THE TASK> The entries below are to be repeated exactly as they stand.
[begin RECORDS FOR THIS EXERCISE]
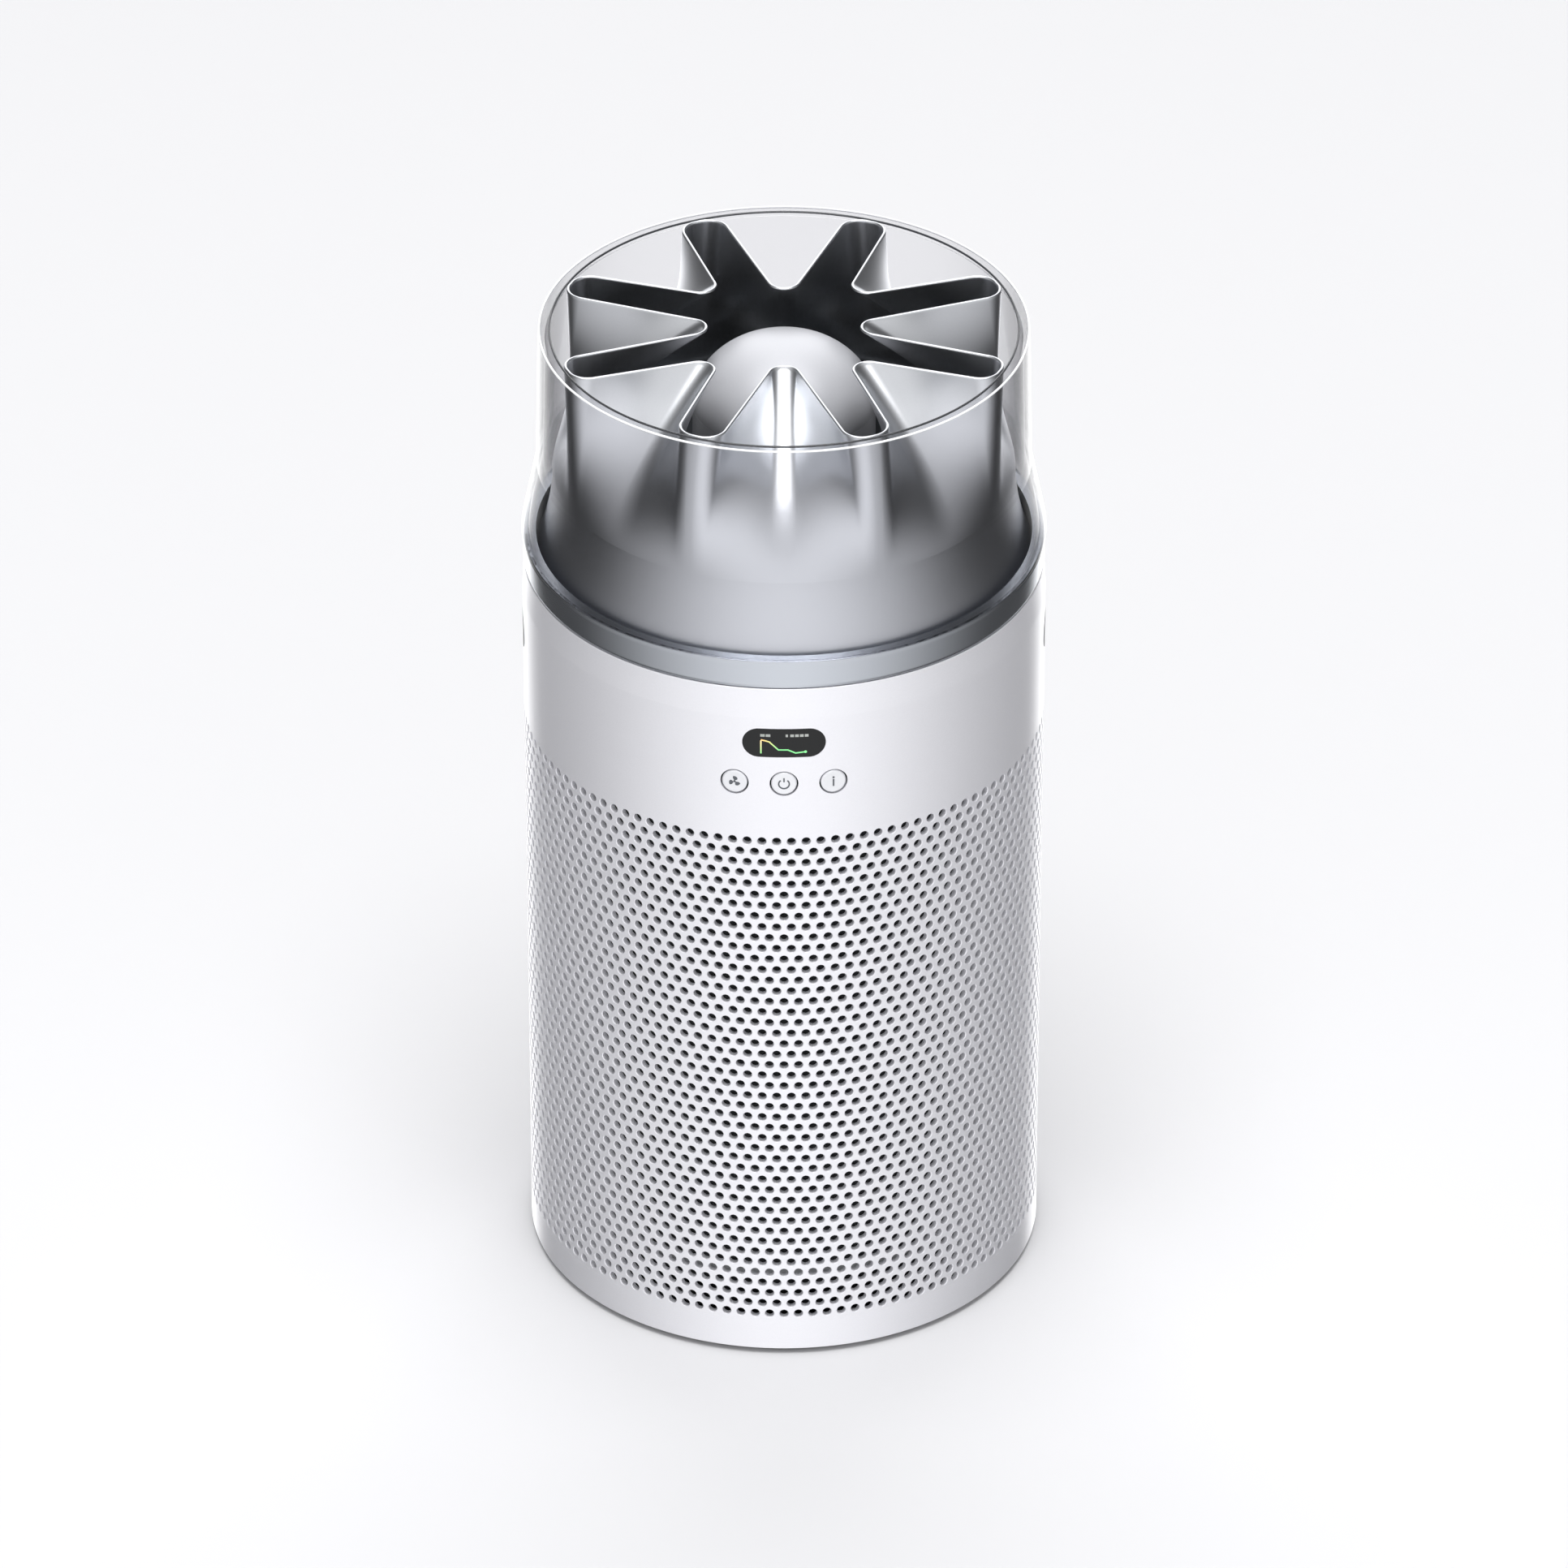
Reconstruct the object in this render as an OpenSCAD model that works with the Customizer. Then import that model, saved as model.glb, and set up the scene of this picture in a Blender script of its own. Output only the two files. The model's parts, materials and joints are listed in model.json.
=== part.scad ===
// Cylindrical air purifier: a perforated body that holds the filter, and a lift-off
// head that holds the fan, the fluted outlet nozzle and its clear shell.
// Millimetres. +Z is up, the front with the controls faces -Y, z = 0 is the floor.

/* [Body] */
// Outer radius of the body skin
body_r = 115; // [114:0.5:122]
// Height of the body skin's top edge
body_top = 349.5; // [346:0.5:360]
// Thickness of the body skin
skin_t = 2.6; // [2:0.2:3]
// Number of rubber feet
foot_count = 6; // [4:1:6]

/* [Controls] */
// Length of the display window, across the front
display_w = 36.2; // [30:0.2:40]
// Height of the display window
display_h = 14.5; // [12:0.5:16]
// Radius of the openings for the round buttons
button_hole_r = 6.25; // [5.5:0.05:6.5]
// Gap around each round button
button_gap = 0.6; // [0.4:0.1:0.8]
// Angle between neighbouring round buttons
button_step = 10.75; // [10:0.25:12]
// Travel of the round buttons
button_travel = 0.8; // [0.4:0.1:1]
// Travel of the side release buttons
release_travel = 2.5; // [1.5:0.1:2.5]

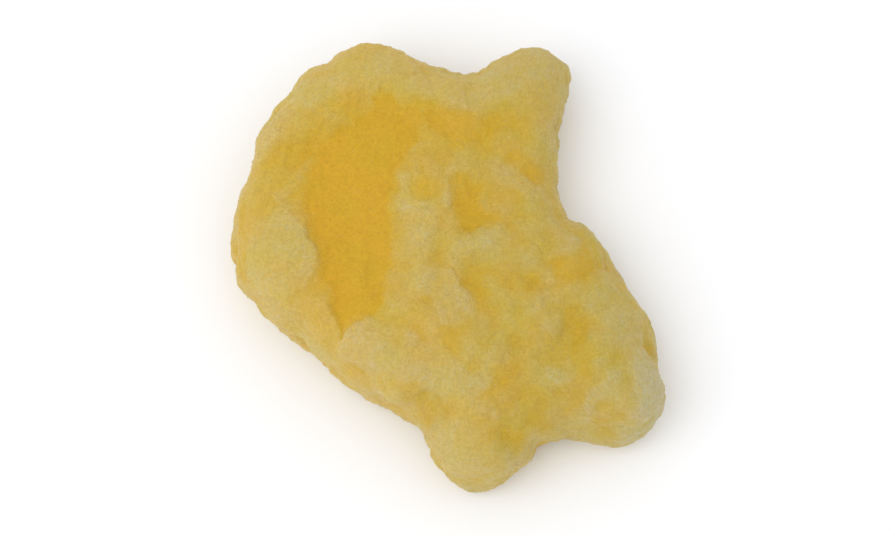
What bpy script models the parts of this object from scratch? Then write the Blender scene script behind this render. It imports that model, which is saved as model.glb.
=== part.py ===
[end RECORDS FOR THIS EXERCISE]
THE RESULT>
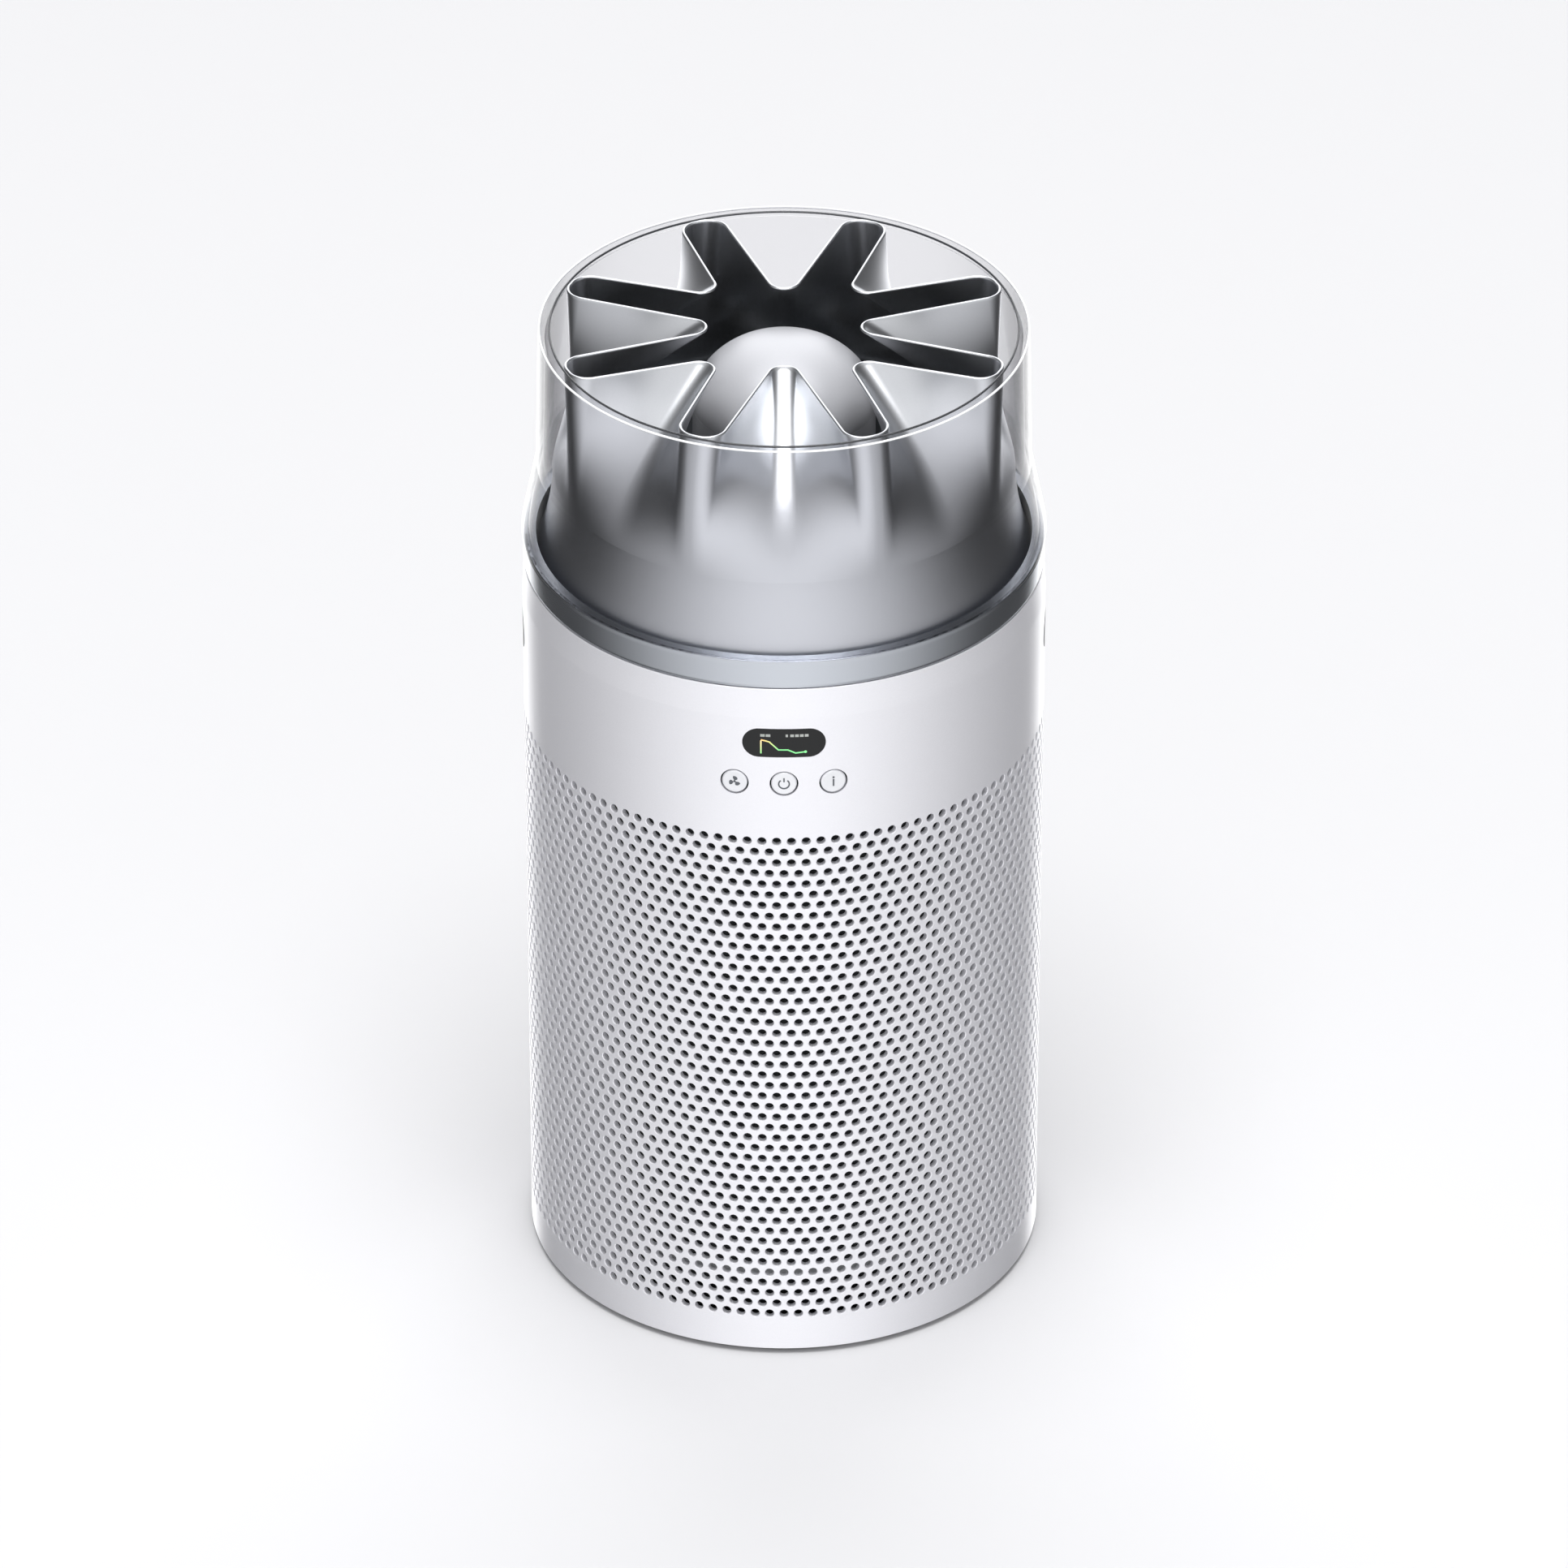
Reconstruct the object in this render as an OpenSCAD model that works with the Customizer. Then import that model, saved as model.glb, and set up the scene of this picture in a Blender script of its own. Output only the two files. The model's parts, materials and joints are listed in model.json.
=== part.scad ===
// Cylindrical air purifier: a perforated body that holds the filter, and a lift-off
// head that holds the fan, the fluted outlet nozzle and its clear shell.
// Millimetres. +Z is up, the front with the controls faces -Y, z = 0 is the floor.

/* [Body] */
// Outer radius of the body skin
body_r = 115; // [114:0.5:122]
// Height of the body skin's top edge
body_top = 349.5; // [346:0.5:360]
// Thickness of the body skin
skin_t = 2.6; // [2:0.2:3]
// Number of rubber feet
foot_count = 6; // [4:1:6]

/* [Controls] */
// Length of the display window, across the front
display_w = 36.2; // [30:0.2:40]
// Height of the display window
display_h = 14.5; // [12:0.5:16]
// Radius of the openings for the round buttons
button_hole_r = 6.25; // [5.5:0.05:6.5]
// Gap around each round button
button_gap = 0.6; // [0.4:0.1:0.8]
// Angle between neighbouring round buttons
button_step = 10.75; // [10:0.25:12]
// Travel of the round buttons
button_travel = 0.8; // [0.4:0.1:1]
// Travel of the side release buttons
release_travel = 2.5; // [1.5:0.1:2.5]

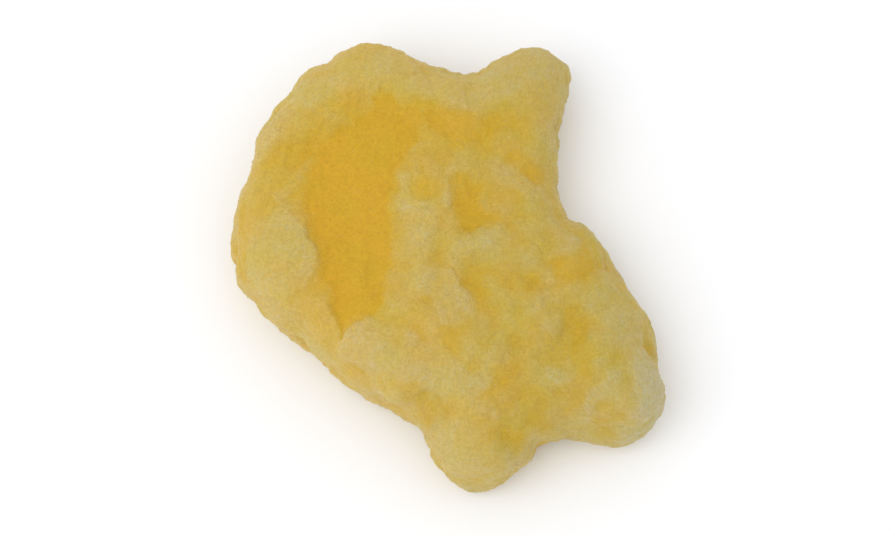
What bpy script models the parts of this object from scratch? Then write the Blender scene script behind this render. It imports that model, which is saved as model.glb.
=== part.py ===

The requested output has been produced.